The Continuous Improvement Cycle
Benchmarking is not a one-off analysis but a continuous cycle. After an inefficient motor is replaced on a line, specific energy is measured again; the improvement is verified and you move to the next highest-consuming line. This cycle brings the plant's energy performance below the sector average step by step. Instead of settling for a single motor change, making benchmarking a regular management tool delivers permanent and measurable savings.
The power of this cycle is that it moves decisions from guesswork to data. Which motor to replace, which efficiency class to move to and when the investment will pay back are now clear in numbers. When correct measurement, correct comparison and correct motor selection come together, energy efficiency becomes not a one-time project but a permanent competitive advantage for the operation.
Frequently Asked Questions
What is the difference between specific energy and total consumption?

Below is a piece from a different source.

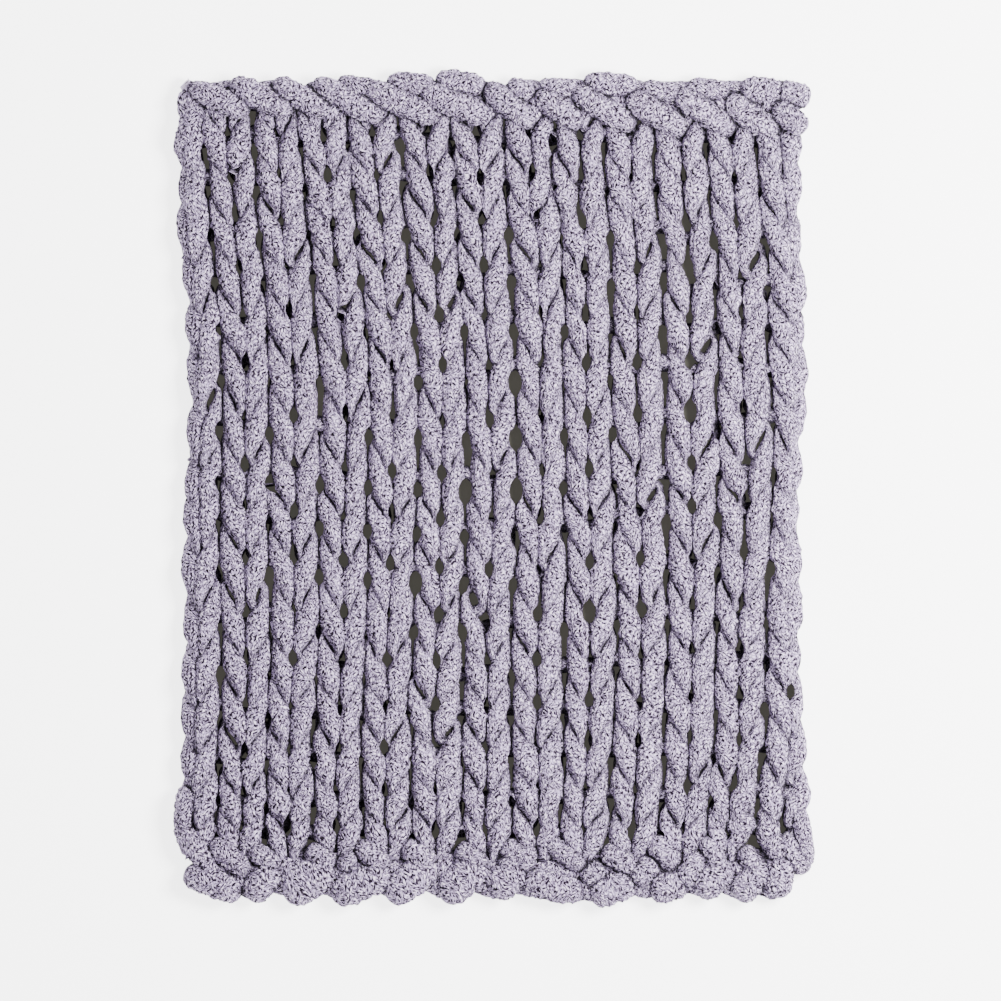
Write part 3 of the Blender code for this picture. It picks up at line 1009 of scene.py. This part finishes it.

Total consumption is all electricity drawn in a period and naturally rises as production grows; so it alone does not indicate efficiency. Specific energy is energy per unit of product and is independent of production volume. If specific energy rises while production falls, the motors are running inefficiently; this is the real metric that reveals hidden inefficiency.
Where do I find sector average data?
The most reliable comparison is usually internal benchmarking: comparing your own lines with each other and with past periods. The difference between your own lines making the same product gives a more precise result than the external sector average because conditions are identical. For external benchmarking, sector associations and energy efficiency studies can serve as references.
Should I immediately replace the motor on a line with a high benchmarking result?
First investigate the cause. High specific energy is not always due to the motor; it can also be wrong sizing, poor load management or a process issue. If there is an old low-efficiency motor, replacement often pays back quickly on a total cost of ownership basis. The decision should be made according to the real load profile and payback period.